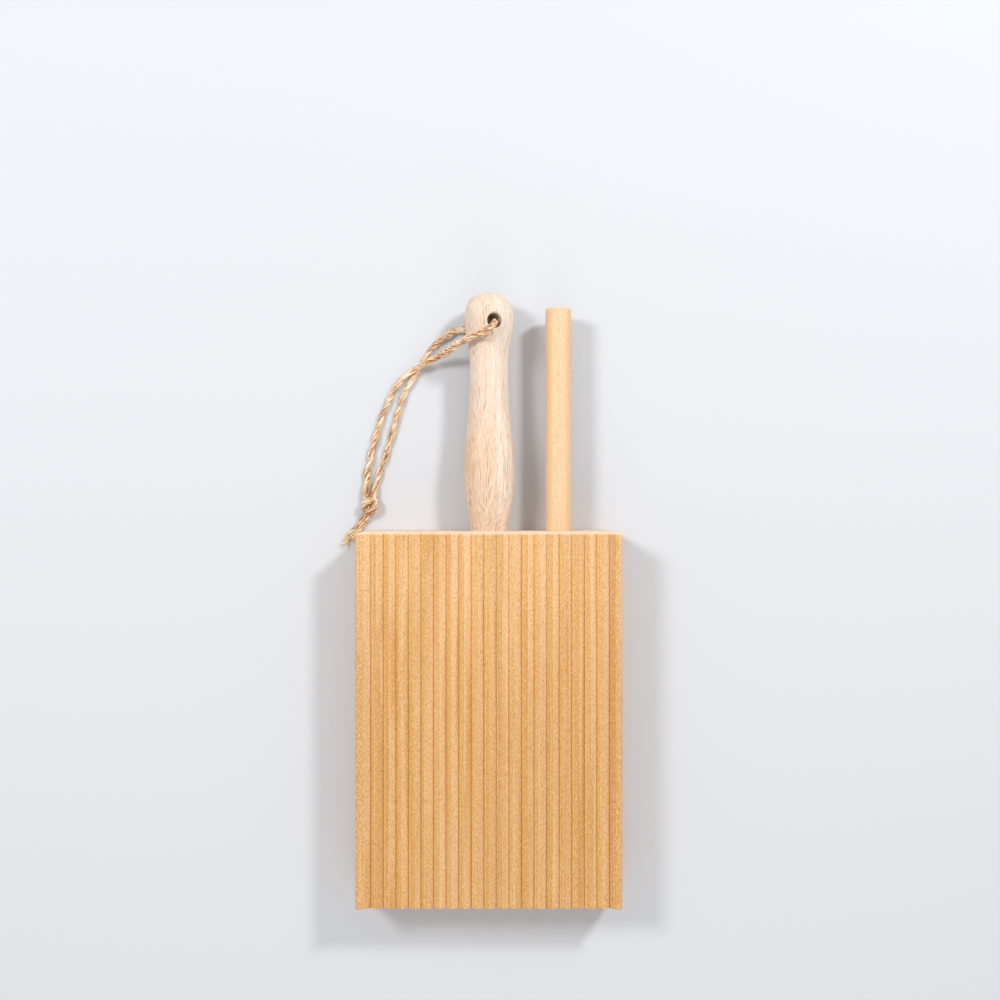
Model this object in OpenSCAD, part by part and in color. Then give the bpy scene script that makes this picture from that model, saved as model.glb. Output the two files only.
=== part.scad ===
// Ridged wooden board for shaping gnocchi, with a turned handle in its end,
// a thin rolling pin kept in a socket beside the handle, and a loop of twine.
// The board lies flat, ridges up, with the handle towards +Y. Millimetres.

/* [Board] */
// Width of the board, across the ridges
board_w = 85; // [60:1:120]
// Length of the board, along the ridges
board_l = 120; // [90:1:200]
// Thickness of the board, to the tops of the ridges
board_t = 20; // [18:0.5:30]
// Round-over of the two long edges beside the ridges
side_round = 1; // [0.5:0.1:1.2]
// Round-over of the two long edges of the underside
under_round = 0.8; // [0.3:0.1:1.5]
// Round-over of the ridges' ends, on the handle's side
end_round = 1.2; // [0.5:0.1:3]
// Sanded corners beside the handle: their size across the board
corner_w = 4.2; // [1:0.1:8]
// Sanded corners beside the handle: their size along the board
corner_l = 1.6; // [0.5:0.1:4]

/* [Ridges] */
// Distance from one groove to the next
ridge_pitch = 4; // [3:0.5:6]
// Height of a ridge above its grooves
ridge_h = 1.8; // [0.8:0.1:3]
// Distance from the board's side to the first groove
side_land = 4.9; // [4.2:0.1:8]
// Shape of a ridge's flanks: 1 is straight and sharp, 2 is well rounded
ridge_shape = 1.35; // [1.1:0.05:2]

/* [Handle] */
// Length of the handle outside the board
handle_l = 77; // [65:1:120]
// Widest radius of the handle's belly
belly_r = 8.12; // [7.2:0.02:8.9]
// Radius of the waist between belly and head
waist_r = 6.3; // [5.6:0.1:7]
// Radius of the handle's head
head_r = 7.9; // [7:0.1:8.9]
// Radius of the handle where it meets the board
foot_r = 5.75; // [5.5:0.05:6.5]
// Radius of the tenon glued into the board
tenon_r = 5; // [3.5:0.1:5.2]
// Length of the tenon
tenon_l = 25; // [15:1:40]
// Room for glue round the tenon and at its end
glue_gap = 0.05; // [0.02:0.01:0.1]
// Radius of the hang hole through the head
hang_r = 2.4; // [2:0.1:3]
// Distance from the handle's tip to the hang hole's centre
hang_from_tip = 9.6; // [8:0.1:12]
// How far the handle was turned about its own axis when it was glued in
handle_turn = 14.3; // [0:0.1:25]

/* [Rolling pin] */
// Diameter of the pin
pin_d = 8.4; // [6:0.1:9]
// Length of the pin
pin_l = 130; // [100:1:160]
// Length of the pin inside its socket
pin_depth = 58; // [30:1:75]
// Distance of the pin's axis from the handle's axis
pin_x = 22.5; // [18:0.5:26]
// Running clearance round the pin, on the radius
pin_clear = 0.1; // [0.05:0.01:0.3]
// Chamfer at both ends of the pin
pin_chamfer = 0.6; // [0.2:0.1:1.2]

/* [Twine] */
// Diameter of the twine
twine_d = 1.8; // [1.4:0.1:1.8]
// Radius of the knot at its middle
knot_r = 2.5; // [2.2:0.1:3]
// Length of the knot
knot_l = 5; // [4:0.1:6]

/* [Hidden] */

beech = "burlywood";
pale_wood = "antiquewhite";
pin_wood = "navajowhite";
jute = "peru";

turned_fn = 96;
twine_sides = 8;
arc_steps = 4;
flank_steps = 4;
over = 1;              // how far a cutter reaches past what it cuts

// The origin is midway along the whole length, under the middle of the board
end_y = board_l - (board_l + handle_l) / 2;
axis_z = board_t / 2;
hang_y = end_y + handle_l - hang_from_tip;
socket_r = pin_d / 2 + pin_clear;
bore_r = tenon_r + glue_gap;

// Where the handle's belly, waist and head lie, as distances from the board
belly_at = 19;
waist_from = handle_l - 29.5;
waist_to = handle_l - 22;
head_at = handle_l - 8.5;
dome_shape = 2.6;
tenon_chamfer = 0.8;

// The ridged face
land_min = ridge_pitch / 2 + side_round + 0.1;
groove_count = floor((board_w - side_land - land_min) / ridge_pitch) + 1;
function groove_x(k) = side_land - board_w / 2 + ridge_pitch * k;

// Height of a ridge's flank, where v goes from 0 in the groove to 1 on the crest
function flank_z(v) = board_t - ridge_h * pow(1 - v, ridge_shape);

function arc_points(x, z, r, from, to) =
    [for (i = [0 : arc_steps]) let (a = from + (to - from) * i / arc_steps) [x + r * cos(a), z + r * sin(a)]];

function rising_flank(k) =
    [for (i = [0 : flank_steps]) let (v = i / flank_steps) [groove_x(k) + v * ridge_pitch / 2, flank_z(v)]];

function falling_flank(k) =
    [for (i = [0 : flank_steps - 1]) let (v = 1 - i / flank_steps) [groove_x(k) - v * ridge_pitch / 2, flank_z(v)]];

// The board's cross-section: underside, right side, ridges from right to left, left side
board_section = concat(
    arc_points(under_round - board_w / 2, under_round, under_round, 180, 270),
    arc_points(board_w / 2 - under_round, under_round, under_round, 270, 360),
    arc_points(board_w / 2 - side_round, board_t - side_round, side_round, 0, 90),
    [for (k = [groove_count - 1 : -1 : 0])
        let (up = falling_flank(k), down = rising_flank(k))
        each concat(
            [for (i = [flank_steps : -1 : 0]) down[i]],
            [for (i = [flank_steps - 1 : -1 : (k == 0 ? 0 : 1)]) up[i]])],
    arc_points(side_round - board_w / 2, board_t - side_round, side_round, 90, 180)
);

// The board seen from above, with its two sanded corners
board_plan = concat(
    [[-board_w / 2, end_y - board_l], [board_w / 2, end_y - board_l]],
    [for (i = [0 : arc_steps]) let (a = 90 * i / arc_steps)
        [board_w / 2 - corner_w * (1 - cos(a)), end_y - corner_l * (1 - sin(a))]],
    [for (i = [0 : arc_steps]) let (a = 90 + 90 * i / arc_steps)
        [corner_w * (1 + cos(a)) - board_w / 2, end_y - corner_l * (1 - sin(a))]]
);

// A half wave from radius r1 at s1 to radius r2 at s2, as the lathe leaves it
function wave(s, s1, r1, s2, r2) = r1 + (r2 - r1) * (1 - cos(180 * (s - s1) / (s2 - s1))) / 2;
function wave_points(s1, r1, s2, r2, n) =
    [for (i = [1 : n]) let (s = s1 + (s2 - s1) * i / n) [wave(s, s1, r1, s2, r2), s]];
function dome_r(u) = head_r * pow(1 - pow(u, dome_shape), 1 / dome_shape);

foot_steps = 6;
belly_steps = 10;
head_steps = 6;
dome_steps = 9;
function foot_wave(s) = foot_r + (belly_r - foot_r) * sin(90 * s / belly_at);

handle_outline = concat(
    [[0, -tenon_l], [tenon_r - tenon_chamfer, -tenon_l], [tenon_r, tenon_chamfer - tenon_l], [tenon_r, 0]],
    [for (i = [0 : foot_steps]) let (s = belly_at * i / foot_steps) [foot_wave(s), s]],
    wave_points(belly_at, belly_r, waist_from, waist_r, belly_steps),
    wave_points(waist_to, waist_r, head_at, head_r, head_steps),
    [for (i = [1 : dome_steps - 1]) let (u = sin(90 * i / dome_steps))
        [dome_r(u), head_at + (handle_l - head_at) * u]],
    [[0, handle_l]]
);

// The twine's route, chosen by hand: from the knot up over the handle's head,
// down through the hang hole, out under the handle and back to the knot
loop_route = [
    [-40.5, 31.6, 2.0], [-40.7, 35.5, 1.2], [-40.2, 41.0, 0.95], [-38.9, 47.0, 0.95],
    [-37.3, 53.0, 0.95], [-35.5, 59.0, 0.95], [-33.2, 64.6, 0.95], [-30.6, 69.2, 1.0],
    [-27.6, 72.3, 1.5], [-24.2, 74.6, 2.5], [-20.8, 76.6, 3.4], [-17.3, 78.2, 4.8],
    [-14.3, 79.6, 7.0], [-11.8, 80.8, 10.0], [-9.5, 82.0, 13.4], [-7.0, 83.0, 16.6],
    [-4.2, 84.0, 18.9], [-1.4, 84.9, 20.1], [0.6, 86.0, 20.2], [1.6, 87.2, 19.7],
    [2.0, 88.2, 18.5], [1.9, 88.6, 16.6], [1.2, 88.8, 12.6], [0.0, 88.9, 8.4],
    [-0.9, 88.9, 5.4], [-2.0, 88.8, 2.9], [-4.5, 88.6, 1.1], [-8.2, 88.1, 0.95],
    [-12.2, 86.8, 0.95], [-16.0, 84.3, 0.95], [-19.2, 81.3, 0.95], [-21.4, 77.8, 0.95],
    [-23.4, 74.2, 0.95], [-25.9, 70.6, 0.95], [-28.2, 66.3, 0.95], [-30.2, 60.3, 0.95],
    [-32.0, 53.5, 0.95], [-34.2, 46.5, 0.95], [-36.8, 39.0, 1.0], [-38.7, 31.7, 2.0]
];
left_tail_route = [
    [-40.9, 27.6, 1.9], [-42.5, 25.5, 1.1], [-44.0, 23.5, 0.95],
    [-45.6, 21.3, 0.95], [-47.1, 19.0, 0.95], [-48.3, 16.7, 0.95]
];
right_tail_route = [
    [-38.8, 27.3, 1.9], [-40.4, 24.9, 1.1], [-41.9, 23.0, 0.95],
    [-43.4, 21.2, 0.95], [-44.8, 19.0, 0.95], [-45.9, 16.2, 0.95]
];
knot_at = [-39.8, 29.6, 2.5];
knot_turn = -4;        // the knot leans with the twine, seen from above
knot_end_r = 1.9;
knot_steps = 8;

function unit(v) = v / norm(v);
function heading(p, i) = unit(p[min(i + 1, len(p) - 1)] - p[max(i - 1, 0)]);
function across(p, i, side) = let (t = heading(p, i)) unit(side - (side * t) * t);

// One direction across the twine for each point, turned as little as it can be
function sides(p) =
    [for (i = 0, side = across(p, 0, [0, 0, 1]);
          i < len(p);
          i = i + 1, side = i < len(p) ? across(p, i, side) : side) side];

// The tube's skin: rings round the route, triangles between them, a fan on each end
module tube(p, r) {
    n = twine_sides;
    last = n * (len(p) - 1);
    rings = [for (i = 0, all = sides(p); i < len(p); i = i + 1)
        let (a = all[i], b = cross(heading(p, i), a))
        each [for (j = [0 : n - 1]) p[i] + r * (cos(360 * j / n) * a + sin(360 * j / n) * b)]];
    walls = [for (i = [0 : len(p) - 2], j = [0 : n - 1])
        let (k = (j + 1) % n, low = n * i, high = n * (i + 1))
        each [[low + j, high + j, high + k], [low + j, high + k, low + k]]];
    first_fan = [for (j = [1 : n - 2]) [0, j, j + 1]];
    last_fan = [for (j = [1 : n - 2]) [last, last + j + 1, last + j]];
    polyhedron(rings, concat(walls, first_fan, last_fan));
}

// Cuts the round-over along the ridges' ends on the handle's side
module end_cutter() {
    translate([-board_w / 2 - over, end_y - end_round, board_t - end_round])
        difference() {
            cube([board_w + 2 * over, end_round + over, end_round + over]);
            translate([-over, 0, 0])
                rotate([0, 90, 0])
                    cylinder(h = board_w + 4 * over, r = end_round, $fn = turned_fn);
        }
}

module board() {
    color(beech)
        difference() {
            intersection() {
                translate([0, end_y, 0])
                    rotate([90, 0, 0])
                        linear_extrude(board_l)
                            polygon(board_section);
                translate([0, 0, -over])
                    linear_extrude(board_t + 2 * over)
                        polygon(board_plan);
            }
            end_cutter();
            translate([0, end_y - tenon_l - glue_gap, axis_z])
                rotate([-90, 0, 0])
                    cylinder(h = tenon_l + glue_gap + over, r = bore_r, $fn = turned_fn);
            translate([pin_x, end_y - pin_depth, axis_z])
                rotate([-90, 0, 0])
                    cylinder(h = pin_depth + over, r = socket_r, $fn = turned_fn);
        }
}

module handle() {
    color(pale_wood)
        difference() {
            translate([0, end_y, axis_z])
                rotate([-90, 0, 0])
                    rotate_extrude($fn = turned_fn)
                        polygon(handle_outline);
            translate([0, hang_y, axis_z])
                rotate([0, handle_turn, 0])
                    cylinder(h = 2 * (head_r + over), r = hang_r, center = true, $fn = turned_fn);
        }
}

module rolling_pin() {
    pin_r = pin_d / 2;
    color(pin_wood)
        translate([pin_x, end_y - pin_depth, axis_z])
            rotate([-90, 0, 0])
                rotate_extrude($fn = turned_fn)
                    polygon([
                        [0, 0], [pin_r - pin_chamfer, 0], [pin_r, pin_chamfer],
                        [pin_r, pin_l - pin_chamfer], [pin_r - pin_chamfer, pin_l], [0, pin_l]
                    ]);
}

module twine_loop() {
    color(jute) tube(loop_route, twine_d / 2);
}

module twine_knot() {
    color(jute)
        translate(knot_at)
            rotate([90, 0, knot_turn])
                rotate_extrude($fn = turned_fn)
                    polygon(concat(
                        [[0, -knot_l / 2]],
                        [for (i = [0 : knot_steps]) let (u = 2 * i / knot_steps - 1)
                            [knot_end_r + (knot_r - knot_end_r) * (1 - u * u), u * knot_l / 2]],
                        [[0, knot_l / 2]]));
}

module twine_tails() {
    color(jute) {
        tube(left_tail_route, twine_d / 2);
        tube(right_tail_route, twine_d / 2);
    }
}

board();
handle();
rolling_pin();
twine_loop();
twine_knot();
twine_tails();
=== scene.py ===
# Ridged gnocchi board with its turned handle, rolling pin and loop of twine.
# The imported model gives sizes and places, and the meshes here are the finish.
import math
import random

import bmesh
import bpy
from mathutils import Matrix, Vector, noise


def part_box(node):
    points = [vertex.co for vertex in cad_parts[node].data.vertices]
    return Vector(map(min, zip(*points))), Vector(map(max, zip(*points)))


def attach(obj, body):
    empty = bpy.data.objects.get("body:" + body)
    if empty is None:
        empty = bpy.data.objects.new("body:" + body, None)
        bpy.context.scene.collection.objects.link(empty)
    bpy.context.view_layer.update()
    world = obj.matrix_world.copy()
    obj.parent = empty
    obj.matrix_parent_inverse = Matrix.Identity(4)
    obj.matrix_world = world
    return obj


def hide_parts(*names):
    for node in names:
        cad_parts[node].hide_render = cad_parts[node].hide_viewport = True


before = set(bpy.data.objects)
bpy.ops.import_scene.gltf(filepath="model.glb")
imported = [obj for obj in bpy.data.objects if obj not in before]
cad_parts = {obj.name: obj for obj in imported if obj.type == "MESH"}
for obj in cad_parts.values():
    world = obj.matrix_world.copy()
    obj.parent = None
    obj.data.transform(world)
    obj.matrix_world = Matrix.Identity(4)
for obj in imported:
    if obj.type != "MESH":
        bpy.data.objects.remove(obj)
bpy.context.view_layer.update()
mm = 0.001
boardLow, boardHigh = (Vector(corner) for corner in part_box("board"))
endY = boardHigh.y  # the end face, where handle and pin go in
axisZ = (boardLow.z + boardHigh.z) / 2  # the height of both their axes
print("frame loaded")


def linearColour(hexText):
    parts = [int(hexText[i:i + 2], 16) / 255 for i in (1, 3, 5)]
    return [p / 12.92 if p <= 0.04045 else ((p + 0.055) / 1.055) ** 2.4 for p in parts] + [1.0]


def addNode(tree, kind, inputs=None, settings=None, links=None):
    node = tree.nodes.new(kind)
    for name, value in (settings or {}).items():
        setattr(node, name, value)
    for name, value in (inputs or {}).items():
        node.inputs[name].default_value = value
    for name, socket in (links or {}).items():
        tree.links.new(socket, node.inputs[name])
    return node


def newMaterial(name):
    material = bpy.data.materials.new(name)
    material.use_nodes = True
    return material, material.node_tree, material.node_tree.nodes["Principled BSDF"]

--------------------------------

**Written instruction**: Tell how many lines hold the string "Vector", giving the number and nothing else.

**Result of this task**: 3